**Exercise instructions**
Each line of the listing that contains the word "context" is to be copied.

**Given information**
☆ ☆ ☆ ☆

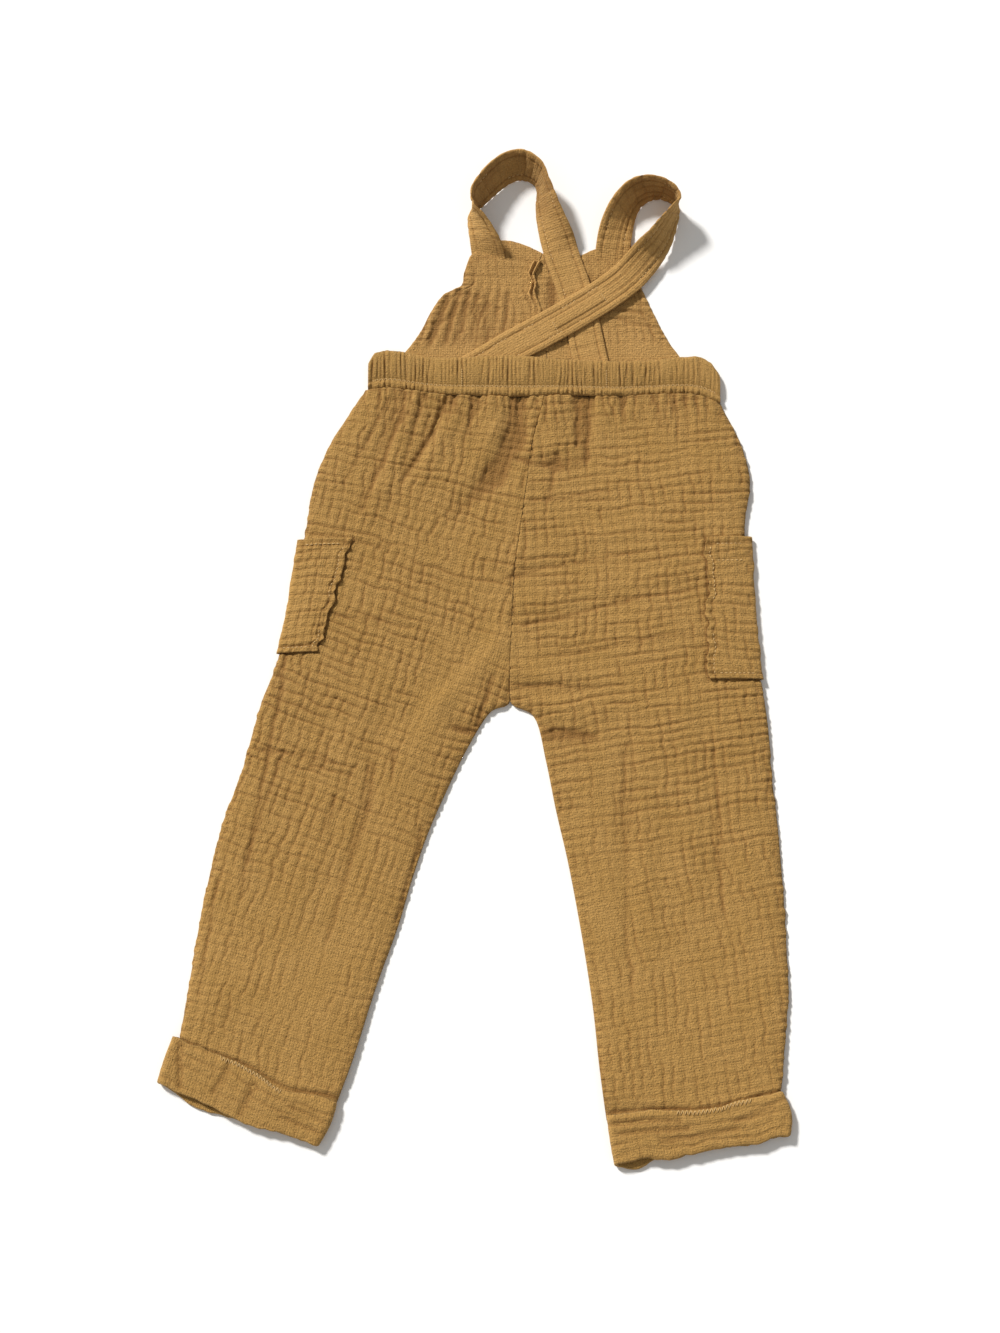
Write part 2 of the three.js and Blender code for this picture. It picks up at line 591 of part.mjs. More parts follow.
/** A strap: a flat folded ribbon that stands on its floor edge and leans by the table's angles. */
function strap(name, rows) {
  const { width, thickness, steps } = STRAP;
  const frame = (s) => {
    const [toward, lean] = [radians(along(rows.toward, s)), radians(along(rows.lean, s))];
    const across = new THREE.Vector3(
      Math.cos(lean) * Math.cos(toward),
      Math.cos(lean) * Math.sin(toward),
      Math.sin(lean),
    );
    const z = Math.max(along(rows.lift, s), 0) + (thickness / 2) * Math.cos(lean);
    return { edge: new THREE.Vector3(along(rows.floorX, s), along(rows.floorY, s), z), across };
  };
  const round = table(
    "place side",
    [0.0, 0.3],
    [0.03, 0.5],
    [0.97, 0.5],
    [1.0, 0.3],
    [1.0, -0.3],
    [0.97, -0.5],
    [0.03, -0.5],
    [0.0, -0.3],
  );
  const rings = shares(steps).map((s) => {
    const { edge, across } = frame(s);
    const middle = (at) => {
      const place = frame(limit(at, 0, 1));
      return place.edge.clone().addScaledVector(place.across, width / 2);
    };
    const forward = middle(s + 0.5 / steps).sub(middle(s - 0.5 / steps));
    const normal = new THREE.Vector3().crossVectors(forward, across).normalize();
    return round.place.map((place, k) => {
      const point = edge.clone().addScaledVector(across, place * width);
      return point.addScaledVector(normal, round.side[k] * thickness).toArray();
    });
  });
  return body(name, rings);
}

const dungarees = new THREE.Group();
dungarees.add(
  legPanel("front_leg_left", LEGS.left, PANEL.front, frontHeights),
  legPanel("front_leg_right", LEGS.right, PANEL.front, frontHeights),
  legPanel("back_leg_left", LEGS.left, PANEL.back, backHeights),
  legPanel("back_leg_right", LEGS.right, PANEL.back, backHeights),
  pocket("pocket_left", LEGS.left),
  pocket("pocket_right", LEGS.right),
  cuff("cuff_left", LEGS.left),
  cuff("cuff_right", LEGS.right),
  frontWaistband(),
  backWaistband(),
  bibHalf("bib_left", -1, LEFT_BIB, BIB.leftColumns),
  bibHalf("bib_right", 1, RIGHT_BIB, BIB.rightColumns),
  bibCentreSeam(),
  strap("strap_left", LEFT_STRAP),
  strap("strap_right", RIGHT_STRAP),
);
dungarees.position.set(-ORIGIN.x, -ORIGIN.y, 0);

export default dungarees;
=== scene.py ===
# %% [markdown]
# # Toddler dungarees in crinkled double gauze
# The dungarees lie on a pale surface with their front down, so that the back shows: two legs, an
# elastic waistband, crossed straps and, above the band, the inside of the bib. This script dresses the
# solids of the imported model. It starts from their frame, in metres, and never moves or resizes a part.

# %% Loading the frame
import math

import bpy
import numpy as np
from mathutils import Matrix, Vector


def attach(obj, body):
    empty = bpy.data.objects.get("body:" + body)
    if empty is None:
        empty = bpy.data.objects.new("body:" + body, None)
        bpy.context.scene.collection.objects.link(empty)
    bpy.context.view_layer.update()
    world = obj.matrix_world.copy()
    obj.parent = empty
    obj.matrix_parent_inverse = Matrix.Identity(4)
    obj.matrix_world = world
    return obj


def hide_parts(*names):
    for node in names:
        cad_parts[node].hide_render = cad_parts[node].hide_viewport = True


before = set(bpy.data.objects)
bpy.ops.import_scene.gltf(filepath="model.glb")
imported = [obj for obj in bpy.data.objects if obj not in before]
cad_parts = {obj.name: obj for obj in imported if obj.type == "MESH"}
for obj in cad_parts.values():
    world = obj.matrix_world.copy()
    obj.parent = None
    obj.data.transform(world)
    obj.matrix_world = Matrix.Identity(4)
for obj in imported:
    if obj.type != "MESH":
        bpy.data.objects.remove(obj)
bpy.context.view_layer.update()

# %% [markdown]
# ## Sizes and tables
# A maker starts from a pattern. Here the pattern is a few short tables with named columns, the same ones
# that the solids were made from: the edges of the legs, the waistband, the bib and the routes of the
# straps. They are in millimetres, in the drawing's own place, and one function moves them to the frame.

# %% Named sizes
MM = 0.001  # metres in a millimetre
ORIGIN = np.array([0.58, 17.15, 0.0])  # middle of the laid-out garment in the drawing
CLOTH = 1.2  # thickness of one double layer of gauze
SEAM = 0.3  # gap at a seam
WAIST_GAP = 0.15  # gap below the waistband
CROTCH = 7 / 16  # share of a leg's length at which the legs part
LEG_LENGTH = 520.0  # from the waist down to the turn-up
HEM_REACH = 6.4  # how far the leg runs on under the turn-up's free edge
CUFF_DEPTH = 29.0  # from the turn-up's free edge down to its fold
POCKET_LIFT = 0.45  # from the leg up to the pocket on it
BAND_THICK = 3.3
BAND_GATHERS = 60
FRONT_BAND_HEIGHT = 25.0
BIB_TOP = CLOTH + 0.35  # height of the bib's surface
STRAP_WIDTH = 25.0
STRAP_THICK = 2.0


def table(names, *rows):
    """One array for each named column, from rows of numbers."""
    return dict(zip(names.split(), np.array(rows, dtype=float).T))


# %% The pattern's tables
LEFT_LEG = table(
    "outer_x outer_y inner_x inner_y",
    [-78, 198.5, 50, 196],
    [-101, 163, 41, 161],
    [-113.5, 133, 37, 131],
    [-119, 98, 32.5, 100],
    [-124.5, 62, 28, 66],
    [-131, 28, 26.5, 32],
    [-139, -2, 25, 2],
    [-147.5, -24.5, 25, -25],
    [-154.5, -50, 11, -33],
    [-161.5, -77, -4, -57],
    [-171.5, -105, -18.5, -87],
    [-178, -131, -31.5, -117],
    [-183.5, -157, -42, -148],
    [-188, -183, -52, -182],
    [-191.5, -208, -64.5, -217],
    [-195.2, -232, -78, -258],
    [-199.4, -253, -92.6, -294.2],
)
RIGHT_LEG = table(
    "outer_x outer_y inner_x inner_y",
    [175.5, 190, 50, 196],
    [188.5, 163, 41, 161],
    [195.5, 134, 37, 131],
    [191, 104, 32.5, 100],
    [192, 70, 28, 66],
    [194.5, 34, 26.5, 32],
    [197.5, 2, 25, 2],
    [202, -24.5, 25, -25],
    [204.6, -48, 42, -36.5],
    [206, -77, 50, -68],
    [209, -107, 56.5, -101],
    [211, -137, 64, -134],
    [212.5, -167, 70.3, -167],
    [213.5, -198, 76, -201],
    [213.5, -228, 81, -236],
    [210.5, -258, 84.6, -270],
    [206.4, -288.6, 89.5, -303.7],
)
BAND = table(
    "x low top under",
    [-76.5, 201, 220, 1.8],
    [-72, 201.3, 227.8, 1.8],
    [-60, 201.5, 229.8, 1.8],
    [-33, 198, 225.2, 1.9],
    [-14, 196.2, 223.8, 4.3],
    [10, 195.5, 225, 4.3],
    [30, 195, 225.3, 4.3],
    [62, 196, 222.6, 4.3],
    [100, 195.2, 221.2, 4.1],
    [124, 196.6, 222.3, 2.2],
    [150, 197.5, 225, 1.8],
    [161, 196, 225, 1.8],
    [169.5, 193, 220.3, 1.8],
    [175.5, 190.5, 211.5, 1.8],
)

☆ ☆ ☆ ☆

**Result for this task**
        bpy.context.scene.collection.objects.link(empty)
    bpy.context.view_layer.update()
bpy.context.view_layer.update()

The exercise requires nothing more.